'Luckiest Girl Alive' began streaming on Netflix Oct. 7.
Mila Kunis is explaining the "logical" approach she took to understand her complicated character in her new film, Luckiest Girl Alive. ET's Nischelle Turner spoke with Kunis before the thriller hit Netflix on Friday, where she shared how she "reverse engineered" the role before letting the emotions of the film take over.
"I mean, I don't know if I'm gonna sound like a sociopath, but it wasn't that hard," Kunis said of portraying some of the film's more difficult moments onscreen. "I have a very healthy relationship when it comes to acting. I don't live and breathe it when I come home. I've always said this: who I am and what I do are two very different things."
"Understanding the why of the character is always the easiest way in," she continued. "And I guess I reverse engineered it, so, I went like, 'How did she end up here?' These are the incidents that happened. Can't control those incidents. You can't fault for those incidents. You have to forgive yourself for those incidents -- that is the film. So, for me to do it, I think I approached it in an oddly logical way, and then allowed the emotions to then take over."

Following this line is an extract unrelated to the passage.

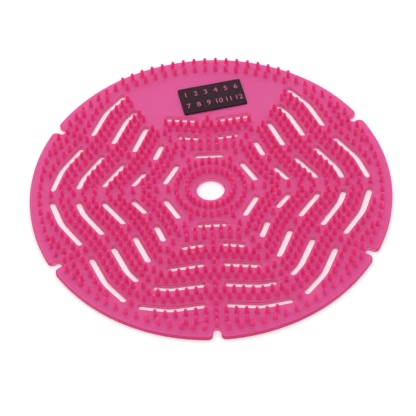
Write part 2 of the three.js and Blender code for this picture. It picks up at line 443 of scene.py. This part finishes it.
number_ink = pink_print()
for month in range(1, 13):
    row, column = divmod(month - 1, 6)
    text = bpy.data.curves.new("month_%d" % month, "FONT")
    text.body = str(month)
    text.size = number_size
    text.extrude = ink_depth
    text.align_x, text.align_y = "CENTER", "CENTER"
    text.materials.append(number_ink)
    number = bpy.data.objects.new("month_%d" % month, text)
    bpy.context.scene.collection.objects.link(number)
    spot = Vector(((column - 2.5) * column_pitch, (0.5 - row) * row_pitch, plate_size.z + ink_depth))
    number.matrix_world = seat @ Matrix.Translation(spot)
    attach(number, "root")

# White table top under the mat, of board under matt paint. It takes the mat's soft shadow, and a glow that only
# the eye and reflections see lifts it to plain white away from that shadow, with no more light on the mat.
table_half = 3.0
table_whites = ("#F7F7F7", "#FAFAFA")
table_glow = 0.22


def seen_directly(tree):
    """1 for camera, glossy and transmission rays, 0 for the rays that only carry light onto other things."""
    path = add_node(tree, "ShaderNodeLightPath")
    seen = path.outputs["Is Camera Ray"]
    for kind in ("Is Glossy Ray", "Is Transmission Ray"):
        seen = add_node(tree, "ShaderNodeMath", {0: seen, 1: path.outputs[kind]},
                        operation="MAXIMUM").outputs["Value"]
    return seen


# Matt wall paint on board: an even white with hardly a cloud in it, and no gloss.
def white_paint():
    cloud_size = 60 * mm
    material, tree, output = new_material("matt_painted_white_table")
    place = add_node(tree, "ShaderNodeTexCoord").outputs["Object"]
    cloud = add_node(tree, "ShaderNodeTexNoise", {"Vector": place}, Scale=1 / cloud_size, Detail=2.0)
    tint = add_node(tree, "ShaderNodeMix", {"Factor": cloud.outputs["Fac"]}, data_type="RGBA",
                    A=linear(table_whites[0]), B=linear(table_whites[1]))
    paint = add_node(tree, "ShaderNodeBsdfDiffuse", {"Color": tint.outputs["Result"]})
    strength = add_node(tree, "ShaderNodeMapRange", {"Value": seen_directly(tree)}, To_Max=table_glow)
    glow = add_node(tree, "ShaderNodeEmission", {"Strength": strength.outputs["Result"]})
    both = add_node(tree, "ShaderNodeAddShader", {0: paint.outputs["BSDF"], 1: glow.outputs["Emission"]})
    tree.links.new(both.outputs["Shader"], output.inputs["Surface"])
    return material


corners = [(x * table_half, y * table_half, 0) for x, y in ((-1, -1), (1, -1), (1, 1), (-1, 1))]
floor = mesh_object("floor", corners, [(0, 1, 2, 3)], white_paint(), 30)

# Soft studio light: an even white room, seen as plain white, and a wide lamp above and behind the mat that
# leaves the studs' near sides a little in shade. Together they light a level surface to its painted colour.
room_light = 0.85
lamp_power, lamp_size = 3.0, 0.9
lamp_place = Vector((-0.15, 0.75, 0.95))

world = bpy.data.worlds.new("room")
bpy.context.scene.world = world
world.use_nodes = True
room = world.node_tree.nodes["Background"]
room.inputs["Color"].default_value = linear("#FFFFFF")
room_strength = add_node(world.node_tree, "ShaderNodeMapRange", {"Value": seen_directly(world.node_tree)},
                         To_Min=room_light, To_Max=1.0)
world.node_tree.links.new(room_strength.outputs["Result"], room.inputs["Strength"])

light = bpy.data.lights.new("overhead_lamp", "AREA")
light.size = lamp_size
light.energy = lamp_power
lamp = bpy.data.objects.new("overhead_lamp", light)
lamp.location = lamp_place
lamp.rotation_euler = (-lamp_place).to_track_quat("-Z", "Y").to_euler()
bpy.context.scene.collection.objects.link(lamp)

# Camera: above and in front of the mat, with the long lens of the photograph. The focal length is given in
# pixels of an image 416 pixels wide.
aim = Vector((-1.77, -10.60, 0)) * mm
heading, elevation, roll = math.radians(0.03), math.radians(50.36), math.radians(-2.57)
distance = 857 * mm
focal_pixels, image_width = 1676.5, 416

camera_data = bpy.data.cameras.new("camera")
camera_data.lens = camera_data.sensor_width * focal_pixels / image_width
camera = bpy.data.objects.new("camera", camera_data)
turned = Matrix.Rotation(heading, 4, "Z")
tilted = Matrix.Rotation(math.pi / 2 - elevation, 4, "X") @ Matrix.Rotation(roll, 4, "Z")
camera.location = turned @ (aim + distance * Vector((0, -math.cos(elevation), math.sin(elevation))))
camera.rotation_euler = (turned @ tilted).to_euler()
bpy.context.scene.collection.objects.link(camera)
bpy.context.scene.camera = camera
bpy.context.scene.view_settings.view_transform = "Standard"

In the film, Mila plays TifAni "Ani" FaNelli, a New York woman who appears to have it all, from the sought-after job at a glossy magazine to the dream Nantucket wedding. But all of that is threatened when a crime documentary director interviews her about a school shooting that took place at her prestigious high school when she was a teenager. As a result, Ani is forced to confront the truth about what actually happened.
Kunis called school shootings a "sad" reality that parents and students across the country have to deal with, and while she said her kids practice active shooter drills at school, she's not ready to talk to them about the grim prospect of having to encounter one.
"Not yet, not about this," Kunis, who shares Wyatt, 8, and Dimitri, 5, with husband Ashton Kutcher, said when asked if she's broached the subject. "I'd rather talk to them now about the bird and the bees, so to speak, and anything else. I'm not ready to talk about school shootings. I can't do it."
"They do drills in schools. So, when I grew up, they did earthquake drills. And now they do -- they don't call them active shooter drills for little kids, but they have different names for them, and they do them. It's sad. To think that this is the society that we are living in. My 6- and 8-year-old go to school, doing an earthquake drill also, and call it whatever you shall, but an active shooter drill at six and eight. We don't talk about it yet."
That's not the only trauma the film tackles. Ani deals with a harrowing past littered with shocking incidents that include not just the school shooting, but sexual assault, fractured family and bullying that was almost too much to bear -- incidents that made Kunis reflect on her own teenage years.
"I think the beautiful thing about this film, is that when you walk out, you have a lot of conversations like this," Kunis said when asked what she'd tell her younger self about tough topics like these. "I'm so grateful, I was like, 'I wonder what in my life prevented me from getting myself into this situation.'"
"And I can go without putting blame," she continued, speaking of Ani. "She didn't do anything, but somehow she got to this situation. How? You and I could have both been in the same exact situation multiple times in our life, I imagine. How did I not get there?"
ET also spoke with Chiara Aurelia, who plays the teenage version of Ani, about why it was important for both her and Kunis to take on this role.
"Before we started filming, we were able to do a Zoom and kind of talk about what we saw for Ani, and the character and kind of her journey and backstory and mannerisms, and how she walked and talked and moved and breathed and all that -- which I think was super amazing," Aurelia shared.
As for what she wants viewers to take from the film, the Cruel Summer actress said she hopes it leaves an impact, particularly for the women watching.
"I hope they take away a lot -- I think I hope they're impacted by the story," she said. "I hope they enjoy watching the film. I mean, Mila is fantastic, who wouldn't want to watch her in a movie? Come on."
She continued, "But also, I think I hope that it provides a sense of voice and strength for a lot of women out there, and a lot of people in general that are struggling with the kind of subject matters that we talk about in this film, and hopefully that has an impact for the better."
Luckiest Girl Alive premiered in theaters Sept. 30, and is streaming now on Netflix.